2025.6.23

外国人労働者の内定取り消しは違法?企業が知っておくべきポイントと対策

近年、特定技能などの在留資格で来日する外国人労働者が増加する中、企業による「内定取り消し」に関するトラブルも少なくありません。特に、人手不足を背景に外国人材を採用する企業にとって、法的リスクの理解は不可欠です。

本記事では、外国人労働者に対する内定取り消しが違法とされる可能性や、その対策について詳しく解説します。


■外国人労働者の「内定」とは?法的な位置づけ

日本では「内定」が成立すると、企業と求職者との間に労働契約の予約が成立したとみなされることがあります。このため、企業が一方的に内定を取り消す場合、正当な理由がなければ違法と判断されることもあります。
これは外国人労働者にも当然適用されるため、軽率な内定取り消しは、損害賠償請求など法的リスクを伴う恐れがあります。


■内定取り消しが違法と判断される例

以下のようなケースでは、違法とされる可能性が高まります:

  • 🔹明確な採用通知(書面・メール等)を出した後、企業の都合で取り消した

  • 🔹外国人労働者が在留資格の取得準備を進めていた

  • 🔹特定技能の支援にかかわる「登録支援機関」や紹介業者を通じて正式な手続きを進めていた

特に、特定技能制度では「登録支援機関」の支援を受けながら在留資格の申請が進むため、企業側の取り消しは制度全体に影響を与えることにもなりかねません。


■請負契約と雇用契約の違いにも注意

外国人材の受け入れには「請負契約」による就労も存在しますが、請負と直接雇用では労務管理の責任が異なります。請負であるにもかかわらず、実態が雇用に近い場合は「偽装請負」とみなされ、法的問題に発展する可能性もあります。

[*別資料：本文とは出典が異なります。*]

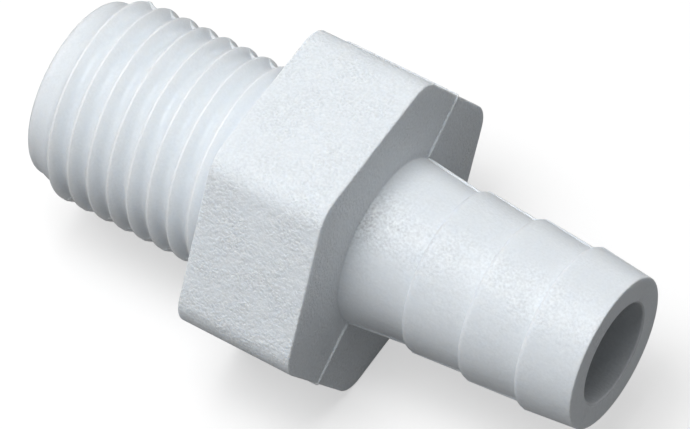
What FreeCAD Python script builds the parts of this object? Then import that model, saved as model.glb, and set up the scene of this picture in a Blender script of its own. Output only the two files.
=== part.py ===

企業が外国人労働者と適切な関係を構築するには、契約形態の明確化が不可欠です。


■特定技能人材を紹介する企業が集中する大阪でも注目

大阪など外国人労働者の受け入れが活発なエリアでは、紹介会社や登録支援機関の利用が一般的になっています。信頼できる機関と連携し、手続きや法令順守を徹底することが、内定取り消しなどのトラブルを未然に防ぐ鍵となります。


■企業が取るべき予防策
  1. 採用決定の際は慎重に判断
     特に在留資格申請前に内定を出す場合は、社内での確認を十分に行いましょう。

  2. 登録支援機関との連携強化
     特定技能外国人の生活・業務支援を担う登録支援機関と連携し、法的に問題のない採用活動を行いましょう。

  3. 内定通知には条件を明示
     たとえば「在留資格の取得が認められた場合に限る」など、条件付きの内定としておくことで、リスクを軽減できます。

  4. 請負契約の誤用に注意
     雇用関係と請負関係を明確に区別し、実態に即した契約を結ぶようにしてください。


■まとめ

外国人労働者の内定取り消しは、企業の信用だけでなく、法的リスクも伴う重大な行為です。「請負」「登録支援機関」「特定技能紹介」など、関係する制度やプレイヤーを理解したうえで、適切な採用・契約管理を行いましょう。

外国人材の活用が今後ますます重要になる中で、企業には法令順守と誠実な対応が求められています。